### [DATA LINES]
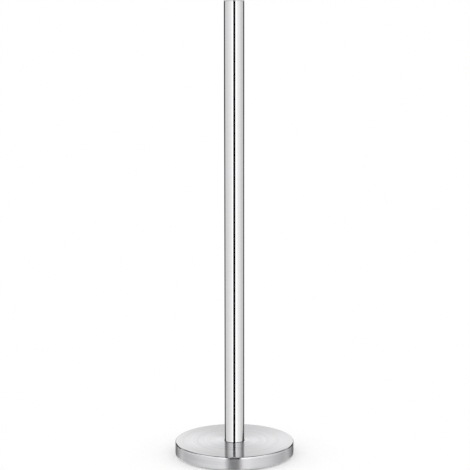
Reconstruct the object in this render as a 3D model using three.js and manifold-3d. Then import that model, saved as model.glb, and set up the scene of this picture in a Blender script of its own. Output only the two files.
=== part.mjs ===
// A freestanding holder for spare toilet rolls: a brushed stainless pole on a round weighted base.
// Rolls are dropped over the pole and stack up on the base. Nothing on it moves.
// Millimetres, +Z up. The origin is on the floor, in the middle of the base.

import * as THREE from 'three';
import { mergeVertices, toCreasedNormals } from 'three/addons/utils/BufferGeometryUtils.js';
import Module from 'manifold-3d';

const wasm = await Module();
wasm.setup();

// Sizes that a tape measure gives on the finished object
const overallHeight = 455;
const baseDiameter = 120;
const rimHeight = 13;
const poleDiameter = 20;

// Base cover: drawn from sheet, with its lower edge hemmed in under the weight
const coverSheet = 0.8;
const rimInnerBend = 0.5;
const hemInnerBend = 0.3;
const hemWidth = 3.5;
const coverHoleClearance = 0.5;

// Anti-slip pad: a die-cut ring of foam rubber, glued to the weight inside the hem
const padThickness = 2;
const padEdgeGap = 1;
const padHoleMargin = 5;

// Base weight: a turned disc that fills the cover
const weightEdgeGap = 0.3;
const weightChamfer = 1.2;
const socketDepth = 1.6;
const socketClearance = 0.2;
const socketLeadIn = 0.4;
const counterboreClearance = 1.5;
const counterboreChamfer = 0.5;

// Pole: a welded and brushed tube, a turned cap on top and a threaded slug in the foot
const tubeWall = 1;
const capFlange = 1.2;
const capEdgeChamfer = 0.3;
const spigotLength = 8;
const spigotLeadIn = 0.8;
const spigotClearance = 0.1;
const insertLength = 16;
const insertSetback = 0.3;
const insertClearance = 0.05;
const insertChamfer = 0.6;
const glueGrooveCount = 2;
const glueGrooveWidth = 1.6;
const glueGrooveDepth = 0.5;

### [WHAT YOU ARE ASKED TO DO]
Repeat the material above exactly.

### [ANSWER TO THIS TASK]
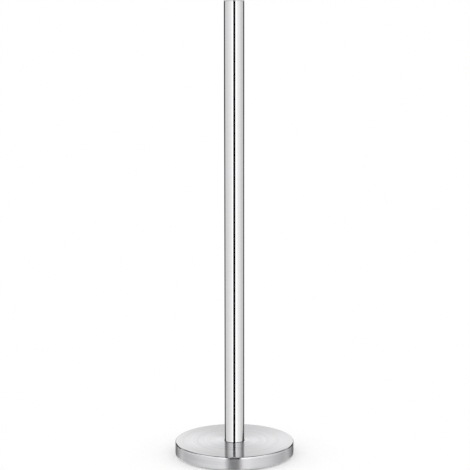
Reconstruct the object in this render as a 3D model using three.js and manifold-3d. Then import that model, saved as model.glb, and set up the scene of this picture in a Blender script of its own. Output only the two files.
=== part.mjs ===
// A freestanding holder for spare toilet rolls: a brushed stainless pole on a round weighted base.
// Rolls are dropped over the pole and stack up on the base. Nothing on it moves.
// Millimetres, +Z up. The origin is on the floor, in the middle of the base.

import * as THREE from 'three';
import { mergeVertices, toCreasedNormals } from 'three/addons/utils/BufferGeometryUtils.js';
import Module from 'manifold-3d';

const wasm = await Module();
wasm.setup();

// Sizes that a tape measure gives on the finished object
const overallHeight = 455;
const baseDiameter = 120;
const rimHeight = 13;
const poleDiameter = 20;

// Base cover: drawn from sheet, with its lower edge hemmed in under the weight
const coverSheet = 0.8;
const rimInnerBend = 0.5;
const hemInnerBend = 0.3;
const hemWidth = 3.5;
const coverHoleClearance = 0.5;

// Anti-slip pad: a die-cut ring of foam rubber, glued to the weight inside the hem
const padThickness = 2;
const padEdgeGap = 1;
const padHoleMargin = 5;

// Base weight: a turned disc that fills the cover
const weightEdgeGap = 0.3;
const weightChamfer = 1.2;
const socketDepth = 1.6;
const socketClearance = 0.2;
const socketLeadIn = 0.4;
const counterboreClearance = 1.5;
const counterboreChamfer = 0.5;

// Pole: a welded and brushed tube, a turned cap on top and a threaded slug in the foot
const tubeWall = 1;
const capFlange = 1.2;
const capEdgeChamfer = 0.3;
const spigotLength = 8;
const spigotLeadIn = 0.8;
const spigotClearance = 0.1;
const insertLength = 16;
const insertSetback = 0.3;
const insertClearance = 0.05;
const insertChamfer = 0.6;
const glueGrooveCount = 2;
const glueGrooveWidth = 1.6;
const glueGrooveDepth = 0.5;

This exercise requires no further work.